Most candidates fail PM metrics questions not because they lack frameworks, but because they conflate activity metrics with true user value. The North Star Metric must reflect a single, irreversible user behavior that correlates with long-term business survival. In a recent Google HC meeting, three candidates proposed "daily active users" for a mental health app — only one tied it to sustained engagement post-onboarding, which passed.

Who This Is For

This guide is for product management candidates preparing for PM interviews at companies like Google, Meta, Amazon, or startups where metric design is tested in product sense, execution, or case study rounds. If you’ve ever been told “your metric doesn’t feel strategic enough” or “this sounds like a vanity metric,” you’re being evaluated on judgment, not framework recall.

How do you define a North Star Metric in a PM interview?

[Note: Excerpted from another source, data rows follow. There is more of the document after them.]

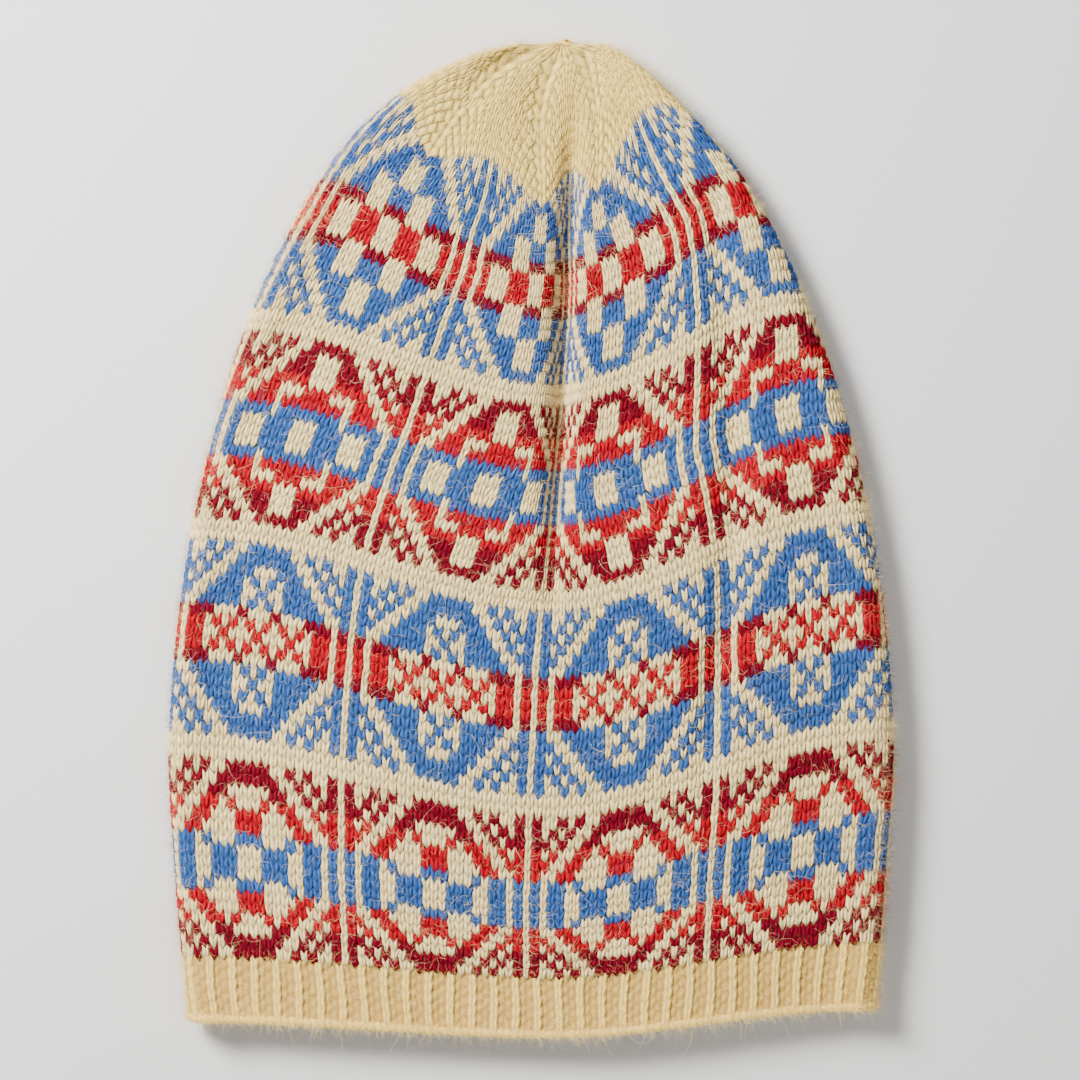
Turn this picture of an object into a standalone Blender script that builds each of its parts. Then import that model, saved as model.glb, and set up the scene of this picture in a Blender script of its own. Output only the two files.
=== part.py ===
"""A long knitted hat, lying flat on its back.

The hat is a tube knitted in the round: a ribbed brim, four patterned bands with plain rounds
between them, and a crown that is decreased and drawn up at the tip. Every stretch of rounds that
is knitted with one pair of yarns is a part of its own, a flat ring. The brim points to -Y, the
crown to +Y, the front of the hat faces +Z, and z = 0 is the surface it lies on.

The top of the hat folds forward over the front. It folds after band 3, so everything above that
round hangs on an empty on the fold line.
"""
import math

import bmesh
import bpy

# Driving dimensions, in metres
HALF_WIDTH = 0.140          # half of the flat width at the widest round
THICKNESS = 0.018           # both layers and the air between them
FABRIC = 0.003              # one layer of stranded knitting
ROUND = 0.0042              # height of one knitted round
GAP = 0.0003                # space between one part and the next
FLOAT_LAYER = 0.0008        # the strands carried behind the stitches
WIDEST_ROUND = 25           # rounds from the cast-on edge to the widest round
BRIM_DRAW_IN = 0.058        # how much narrower the brim is than the widest round
TIP_FLATTENING = 0.45       # how much thinner the hat is at the tip
TIP_HALF_WIDTH = 0.004      # where the drawn-up stitches meet

ARC_STEPS = 8               # facets round each side fold
ROUNDS_PER_FACET = 3        # the outline is followed this closely along the hat

# Rounds, from the cast-on edge up
CAST_ON_ROUNDS = 1
RIB_ROUNDS = 5
BAND_ROUNDS = 17
PLAIN_ROUNDS = 2
SHAPING_ROUNDS = 10
GATHER_ROUNDS = 2
BANDS = 4
ROUNDS = (CAST_ON_ROUNDS + RIB_ROUNDS + BANDS * BAND_ROUNDS + (BANDS - 1) * PLAIN_ROUNDS
          + SHAPING_ROUNDS + GATHER_ROUNDS)
LENGTH = ROUNDS * ROUND

# The yarns of a band, lowest round first: the yarn's name, where it lies, its number of rounds
RED_BAND = (
    ("dark_red", "lower", 3),
    ("red", "lower", 3),
    ("blue", "middle", 5),
    ("red", "upper", 3),
    ("dark_red", "upper", 3),
)
BLUE_BAND = (
    ("blue", "lower", 6),
    ("dark_red", "lower", 1),
    ("red", "middle", 3),
    ("dark_red", "upper", 1),
    ("blue", "upper", 6),
)
BAND_PLANS = (RED_BAND, BLUE_BAND, RED_BAND, BLUE_BAND)
FOLD_AFTER_BAND = 3

# Yarn colours, linear RGB
YARNS = {
    "cream": (0.76, 0.68, 0.50),
    "brim": (0.70, 0.60, 0.42),
    "blue": (0.08, 0.19, 0.46),
    "red": (0.58, 0.01, 0.02),
    "dark_red": (0.32, 0.006, 0.02),
    "floats": (0.55, 0.42, 0.34),
}
WOOL_ROUGHNESS = 0.95


def clear_scene():
    for item in list(bpy.data.objects):
        bpy.data.objects.remove(item, do_unlink=True)


def yarn_material(yarn):
    material = bpy.data.materials.new(yarn + "_wool")
    material.use_nodes = True
    shader = material.node_tree.nodes["Principled BSDF"]
    shader.inputs["Base Color"].default_value = (*YARNS[yarn], 1.0)
    shader.inputs["Roughness"].default_value = WOOL_ROUGHNESS
    shader.inputs["Metallic"].default_value = 0.0
    return material


def half_width(rounds):
    """Half of the flat width, a number of rounds above the cast-on edge."""
    if rounds < WIDEST_ROUND:
        below = (WIDEST_ROUND - rounds) / WIDEST_ROUND
        return HALF_WIDTH * (1 - BRIM_DRAW_IN * below ** 1.3)
    above = min(1.0, (rounds - WIDEST_ROUND) / (ROUNDS - WIDEST_ROUND))
    narrowed = HALF_WIDTH * (1 - above ** 1.85) ** 0.48
    return max(TIP_HALF_WIDTH, narrowed)


def thickness(rounds):
    """Height of the flat hat above the table: the crown thins out towards the tip."""
    first = ROUNDS - SHAPING_ROUNDS - GATHER_ROUNDS
    into_crown = max(0.0, (rounds - first) / (ROUNDS - first))
    return THICKNESS * (1 - TIP_FLATTENING * into_crown ** 2)


def section(rounds, inset):
    """The flat oval outline of the hat at a round, moved inwards by inset: (x, z) points."""
    radius = thickness(rounds) / 2 - inset
    straight = max(0.0, half_width(rounds) - inset - radius)
    round_end = min(radius, half_width(rounds) - inset)
    middle = thickness(rounds) / 2
    points = []
    for side in (1, -1):
        for step in range(ARC_STEPS + 1):
            angle = side * math.pi * (step / ARC_STEPS - 0.5)
            x = side * (straight + round_end * math.cos(angle))
            points.append((x, middle + radius * math.sin(side * angle) * side))
    return points


def station(rounds):
    """Y of a round's lower edge, with the hat's middle at y = 0."""
    return rounds * ROUND - LENGTH / 2


def add_loop(mesh, rounds, y, inset):
    return [mesh.verts.new((x, y, z)) for x, z in section(rounds, inset)]


def skin_between(mesh, loop_a, loop_b):
    for i in range(len(loop_a)):
        j = (i + 1) % len(loop_a)
        mesh.faces.new((loop_a[i], loop_a[j], loop_b[j], loop_b[i]))


def ring_mesh(name, first, count, outer_inset, inner_inset):
    """A tube from one round to another, with a wall between the two insets."""
    mesh = bmesh.new()
    outer = []
    inner = []
    facets = math.ceil(count / ROUNDS_PER_FACET)
    for k in range(facets + 1):
        rounds = first + count * k / facets
        y = station(rounds)
        if k == 0:
            y += GAP / 2
        if k == facets:
            y -= GAP / 2
        outer.append(add_loop(mesh, rounds, y, outer_inset))
        inner.append(add_loop(mesh, rounds, y, inner_inset))
    for k in range(facets):
        skin_between(mesh, outer[k], outer[k + 1])
        skin_between(mesh, inner[k], inner[k + 1])
    for end in (0, facets):
        skin_between(mesh, outer[end], inner[end])
    return finish_mesh(mesh, name)


def cap_mesh(name, first, count):
    """The solid end of the crown, closed at its base and at its tip."""
    mesh = bmesh.new()
    loops = []
    for k in range(2 * count + 1):
        rounds = first + k / 2
        y = station(rounds) + (GAP / 2 if k == 0 else 0.0)
        loops.append(add_loop(mesh, rounds, y, 0.0))
    for loop_a, loop_b in zip(loops, loops[1:]):
        skin_between(mesh, loop_a, loop_b)
    mesh.faces.new(loops[0])
    mesh.faces.new(loops[-1])
    return finish_mesh(mesh, name)


def finish_mesh(mesh, name):
    bmesh.ops.remove_doubles(mesh, verts=mesh.verts, dist=1e-6)
    bmesh.ops.recalc_face_normals(mesh, faces=mesh.faces)
    data = bpy.data.meshes.new(name)
    mesh.to_mesh(data)
    mesh.free()
    data.shade_smooth()
    data.set_sharp_from_angle(angle=math.radians(50))
    return data


class Hat:
    """Adds the parts from the brim up and keeps count of the rounds knitted so far."""

    def __init__(self):
        self.collection = bpy.data.collections.new("knitted_hat")
        bpy.context.scene.collection.children.link(self.collection)
        self.materials = {yarn: yarn_material(yarn) for yarn in YARNS}
        self.rounds = 0
        self.parent = None

    def place(self, name, data, yarn):
        part = bpy.data.objects.new(name, data)
        data.materials.append(self.materials[yarn])
        self.collection.objects.link(part)
        if self.parent:
            part.parent = self.parent
            part.matrix_parent_inverse = self.parent.matrix_world.inverted()

    def knit(self, name, rounds, yarn):
        data = ring_mesh(name, self.rounds, rounds, 0.0, FABRIC)
        self.place(name, data, yarn)
        self.rounds += rounds

    def line_with_floats(self, name, rounds):
        """The floats lie inside the band that starts at the round now reached."""
        inside = FABRIC + GAP
        data = ring_mesh(name, self.rounds, rounds, inside, inside + FLOAT_LAYER)
        self.place(name, data, "floats")

    def draw_up(self, name, rounds, yarn):
        self.place(name, cap_mesh(name, self.rounds, rounds), yarn)
        self.rounds += rounds

    def start_fold(self):
        """From here on the parts turn about a line across the front of the hat."""
        fold = bpy.data.objects.new("crown_fold_line", None)
        fold.location = (0.0, station(self.rounds), THICKNESS)
        self.collection.objects.link(fold)
        bpy.context.view_layer.update()
        self.parent = fold


def build():
    hat = Hat()
    hat.knit("cast_on_edge", CAST_ON_ROUNDS, "brim")
    hat.knit("ribbed_brim", RIB_ROUNDS, "brim")
    for number, plan in enumerate(BAND_PLANS, start=1):
        hat.line_with_floats(f"band_{number}_floats", BAND_ROUNDS)
        for yarn, place, rounds in plan:
            hat.knit(f"band_{number}_{yarn}_{place}", rounds, yarn)
        if number == FOLD_AFTER_BAND:
            hat.start_fold()
        if number < BANDS:
            hat.knit(f"plain_rounds_{number}", PLAIN_ROUNDS, "cream")
    hat.knit("crown_shaping", SHAPING_ROUNDS, "cream")
    hat.draw_up("crown_gather", GATHER_ROUNDS, "cream")


clear_scene()
build()
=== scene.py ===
"""The long knitted hat in wool: every stitch of its four pattern bands, the ribbed brim, the crown and fuzz.

Row frame: X across the hat, Y from the brim to the crown, Z out of its front. The fabric is a flattened tube
with two fabric coordinates: u counts stitches round it and v counts rounds up from the cast-on edge. The
front starts at LEFT_FOLD, near 0, and holds FRONT_STITCHES, near 88. The back holds the rest of the 176.
"""

import bpy
import math
import numpy as np
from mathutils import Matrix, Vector


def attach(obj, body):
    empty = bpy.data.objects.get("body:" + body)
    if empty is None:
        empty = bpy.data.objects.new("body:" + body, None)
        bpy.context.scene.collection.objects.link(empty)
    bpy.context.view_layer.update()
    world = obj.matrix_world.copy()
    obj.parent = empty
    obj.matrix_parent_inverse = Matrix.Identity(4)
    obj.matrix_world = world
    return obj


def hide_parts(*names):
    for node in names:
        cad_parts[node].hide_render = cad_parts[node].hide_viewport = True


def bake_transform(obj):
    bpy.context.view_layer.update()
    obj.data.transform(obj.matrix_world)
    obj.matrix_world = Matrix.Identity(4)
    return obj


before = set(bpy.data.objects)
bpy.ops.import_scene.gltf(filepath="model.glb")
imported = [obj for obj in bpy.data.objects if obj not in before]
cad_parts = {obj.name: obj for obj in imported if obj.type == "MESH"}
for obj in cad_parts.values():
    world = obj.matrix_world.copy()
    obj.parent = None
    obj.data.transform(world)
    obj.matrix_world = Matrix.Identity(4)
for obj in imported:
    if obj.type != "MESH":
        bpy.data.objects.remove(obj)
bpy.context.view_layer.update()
random = np.random.default_rng(7)

# ---------------------------------------------------------------- driving dimensions, in metres and rounds
HALF_WIDTH = 0.140
THICKNESS = 0.018
FABRIC = 0.0026
ROUND = 0.0042
STITCH = 0.0032
REPEAT = 22
STITCHES = 8 * REPEAT
FRONT = STITCHES // 2
BRIM_ROUNDS = 6
BAND_ROUNDS = 17
PLAIN_ROUNDS = 2
BANDS = 4
CROWN_START = BRIM_ROUNDS + BANDS * BAND_ROUNDS + (BANDS - 1) * PLAIN_ROUNDS
CROWN_ROUNDS = 12
ROUNDS = CROWN_START + CROWN_ROUNDS
LENGTH = ROUNDS * ROUND
WIDEST_ROUND = 25
BRIM_DRAW_IN = 0.058
TIP_FLATTENING = 0.45
TIP_HALF_WIDTH = 0.004
RIB_PAIRS = 66
DECREASES_FROM = CROWN_START - 1

CREAM = (0.970, 0.745, 0.340)
WARM_CREAM = (0.960, 0.690, 0.185)
BEIGE = (0.820, 0.490, 0.115)
BLUE = (0.036, 0.110, 0.330)
RED = (0.440, 0.0, 0.010)
DARK_RED = (0.190, 0.0, 0.011)

# Half of each repeat, from the round motif's middle to the line between motifs; # is the pattern yarn and
# . is cream. Nine rounds each: the band is the same above its middle round as below it.
CHARTS = {
    1: ["###..#.#..#.", "####..#.#.#.", "...##..#.##.", "..#.##..#.#.", "##...##..##.", "##....##..#.",
        "##...#.##.#.", "..###..##.#.", "..###..##.#."],
    2: ["###..#.#..#.", "####..#.#.#.", "..###..#.##.", ".#.###..#.#.", "#..####..##.", ".#.#####..#.",
        "..#...###.#.", ".#.#.#.##.#.", "#...#..##.#."],
    3: ["###..#.#..#.", "..##..#.#.#.", "..###..#.##.", "..####..#.#.", "##...##..##.", "####.###..#.",
        "####.####.#.", "..###...#.#.", "..###...#.#."],
    4: ["###..#.#..#.", "..##..#.#.#.", "..###..#.##.", "..####..#.#.", "##...##..##.", "##...###..#.",
        "##...####.#.", "..###...#.#.", "..###...#.#."],
}
RED_BAND = [DARK_RED] * 3 + [RED] * 3 + [BLUE] * 3
BLUE_BAND = [BLUE] * 6 + [DARK_RED] + [RED] * 2


# ---------------------------------------------------------------- the shape of the flattened tube
def half_width(rounds):
    below = np.clip((WIDEST_ROUND - rounds) / WIDEST_ROUND, 0, 1)
    above = np.clip((rounds - WIDEST_ROUND) / (ROUNDS - WIDEST_ROUND), 0, 1)
    drawn_in = 1 - BRIM_DRAW_IN * below ** 1.3
    narrowed = (1 - above ** 1.85) ** 0.48
    return np.maximum(TIP_HALF_WIDTH, HALF_WIDTH * drawn_in * narrowed)


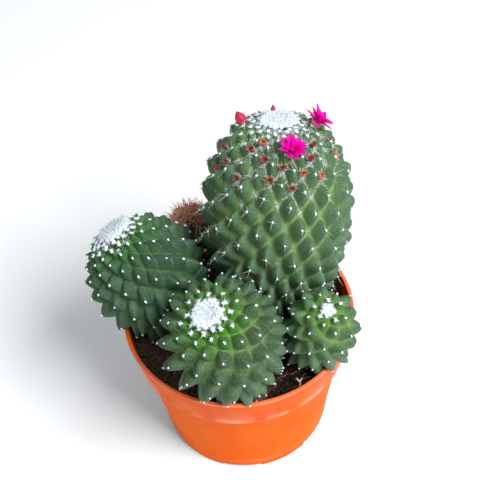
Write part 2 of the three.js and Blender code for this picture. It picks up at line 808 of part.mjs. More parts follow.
const crumpling = seeded(DRIED_SEED);
DRIED_AXILS.forEach((axil, i) => {
  const remains = makeDried(crumpling).transform(inAxil(main, axil, TIP_LIFT));
  place(`dried_flower_${two(i + 1)}`, remains, DRIED_FINISH);
});

export default plant;
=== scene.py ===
"""Looks of a potted round cactus: four woolly-crowned stems and a withered one in a nursery pot.

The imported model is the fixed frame. Each piece here stands for its nodes with finer geometry:
the stems carry rounded tubercles on the same golden-angle lattice, with woolly areoles and spines.
Sizes are millimetres in the frame's axes, with +Z up and the origin under the pot; meshes are
written in metres.
"""

import logging
import math
from collections.abc import Sequence
from dataclasses import dataclass, field
from enum import Enum

import bmesh
import bpy
import numpy as np
from mathutils import Matrix, Vector


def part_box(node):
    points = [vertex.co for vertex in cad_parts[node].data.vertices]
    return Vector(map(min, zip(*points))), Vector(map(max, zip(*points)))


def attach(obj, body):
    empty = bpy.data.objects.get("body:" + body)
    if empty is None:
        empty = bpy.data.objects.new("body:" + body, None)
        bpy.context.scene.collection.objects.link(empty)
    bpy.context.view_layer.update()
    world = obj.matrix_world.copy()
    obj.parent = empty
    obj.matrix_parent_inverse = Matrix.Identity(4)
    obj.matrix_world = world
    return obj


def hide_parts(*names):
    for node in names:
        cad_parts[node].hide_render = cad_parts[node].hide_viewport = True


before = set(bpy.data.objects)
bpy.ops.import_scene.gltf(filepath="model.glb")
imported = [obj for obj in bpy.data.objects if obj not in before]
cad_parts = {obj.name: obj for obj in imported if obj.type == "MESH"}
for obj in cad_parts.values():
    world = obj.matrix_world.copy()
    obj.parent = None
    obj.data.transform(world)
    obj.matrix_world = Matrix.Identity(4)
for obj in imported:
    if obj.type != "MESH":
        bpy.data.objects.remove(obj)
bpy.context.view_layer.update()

log = logging.getLogger("potted_cactus")

Array = np.ndarray
Axes = tuple[Array, Array, Array]
Colour = tuple[float, float, float, float]
Random = np.random.Generator
Mesh = bpy.types.Mesh
Material = bpy.types.Material
Socket = bpy.types.NodeSocket
Tree = bpy.types.ShaderNodeTree

MM = 0.001
TURN = 2 * math.pi
GOLDEN_ANGLE = math.radians(137.50776)

# The frame's own sizes, read from its nodes.
POT_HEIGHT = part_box("pot")[1].z / MM
RIM_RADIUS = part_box("pot")[1].x / MM

# The pot's moulding.
BASE_RADIUS = 46.5
WALL = 1.4
COLLAR_HEIGHT = 22.5
COLLAR_RADIUS = 55.6
COLLAR_STEP = 1.3
LIP_HEIGHT = 2.2
LIP_PROUD = 0.7
FLOOR_RECESS = 1.5
FOOT_CORNER = 3.0
BODY_TOP = POT_HEIGHT - COLLAR_HEIGHT
RIM_CLEARANCE = 0.3

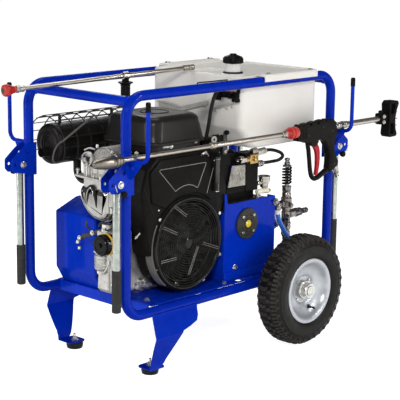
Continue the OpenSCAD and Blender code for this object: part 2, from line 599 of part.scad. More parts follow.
near_hoop();
far_hoop();
left_cross_tube();
right_cross_tube();
base_tray();
legs();
foot_pads();
lance_hooks();
hook_caps();
handle_brackets();
handle_pins();
axle();
near_tyre();
near_rim();
far_tyre();
far_rim();
handle_nl();
grip_nl();
handle_fl();
grip_fl();
handle_nr();
grip_nr();
handle_fr();
grip_fr();
crankcase();
cylinders();
blower_housing();
fan_guard();
crank_fan();
air_cleaner();
oil_filter();
oil_fill_tube();
dipstick();
throttle_lever();
muffler();
muffler_guard();
fuel_tank();
fuel_cap();
pump_stand();
pump_body();
pump_cover();
pump_shaft();
pump_head();
unloader();
unloader_knob();
drive_belt();
belt_guard();
hoses();
filter_post();
water_tank();
tank_neck();
tank_cap();
tank_screws();
gun_body();
gun_trigger();
gun_lance();
turbo_nozzle();
shoulder_stock();
far_lance();
far_nozzle();
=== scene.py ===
import bpy, math, json, random
from mathutils import Vector, Matrix
from mathutils.geometry import tessellate_polygon

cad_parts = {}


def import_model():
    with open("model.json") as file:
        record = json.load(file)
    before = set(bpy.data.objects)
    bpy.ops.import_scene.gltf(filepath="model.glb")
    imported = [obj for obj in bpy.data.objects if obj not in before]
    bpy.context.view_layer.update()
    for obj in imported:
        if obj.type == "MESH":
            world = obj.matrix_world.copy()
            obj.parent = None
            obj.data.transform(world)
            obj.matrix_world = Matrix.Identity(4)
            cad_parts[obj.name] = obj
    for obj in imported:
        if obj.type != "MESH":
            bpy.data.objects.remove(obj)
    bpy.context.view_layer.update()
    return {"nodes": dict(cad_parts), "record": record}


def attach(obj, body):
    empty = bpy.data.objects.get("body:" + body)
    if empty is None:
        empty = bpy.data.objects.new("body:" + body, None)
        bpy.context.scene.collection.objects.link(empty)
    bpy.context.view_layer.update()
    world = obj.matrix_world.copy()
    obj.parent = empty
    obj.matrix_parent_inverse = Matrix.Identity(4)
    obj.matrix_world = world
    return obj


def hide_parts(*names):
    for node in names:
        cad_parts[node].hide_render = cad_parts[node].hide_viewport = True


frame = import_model()
random.seed(7)
OX = -64.0
NODES = frame["nodes"]


def W(p):
    return ((p[0] + OX) * 0.001, p[1] * 0.001, p[2] * 0.001)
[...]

A North Star Metric (NSM) is the one number that best captures whether your product is delivering value over time. It’s not the number of features shipped or sign-ups; it’s the leading behavioral indicator of long-term user retention and business viability.

In a Q4 hiring committee at Meta, a candidate was asked to define the NSM for a food delivery app. The first response was “number of orders per week.” That failed. The second said “percentage of users placing a second order within 14 days.” That passed. Why? Because repeat behavior within a meaningful window signals product-market fit.

Not every engagement metric qualifies. The NSM must meet three criteria:

It reflects user value, not just company output.
It’s measurable and actionable at the product level.
It correlates with long-term retention or revenue, not short-term spikes.

At Slack, the NSM is “weekly active senders” — not logins, not messages sent, but messages sent. Why? Because sending a message indicates the user has found enough value to contribute, not just consume. Silence is not engagement.

Most candidates default to DAU/MAU or session time. That’s not wrong — it’s lazy. The problem isn’t your answer; it’s that you’re not signaling product judgment. Hiring managers aren’t asking for frameworks — they’re listening for causality.

Not “what metric,” but “why this metric.”

Not “I’d track engagement,” but “I’d track the moment the product becomes indispensable.”

Not “more data is better,” but “one signal beats ten noisy ones.”

In a Stripe debrief, the hiring manager said: “She didn’t use a framework, but she said, ‘If no one does X within 3 days, the product fails.’ That’s the signal we want.”

What’s the difference between a North Star Metric and KPIs?

The North Star Metric is singular and strategic; KPIs are plural and tactical. The NSM tells you if you’re going in the right direction; KPIs tell you how fast you’re moving and what’s blocking progress.

During an Amazon interview, a candidate was asked to measure success for a new subscription feature. He listed seven KPIs: conversion rate, churn, CAC, LTV, NPS, support tickets, and session duration. He failed. Why? Because he treated all metrics as equal. The bar raiser said: “You didn’t pick a hill to die on.”

The NSM is the hill. Everything else supports it.

At Airbnb, the NSM is “booked nights.” Not searches, not saves, not messages sent — nights booked. That single metric reflects trust, payment, and real-world usage. From that, they derive KPIs: search-to-booking conversion, repeat booking rate, host response time.

Candidates often confuse outputs with outcomes.

Output: number of push notifications sent.
Outcome: percentage of users who complete a key action after receiving one.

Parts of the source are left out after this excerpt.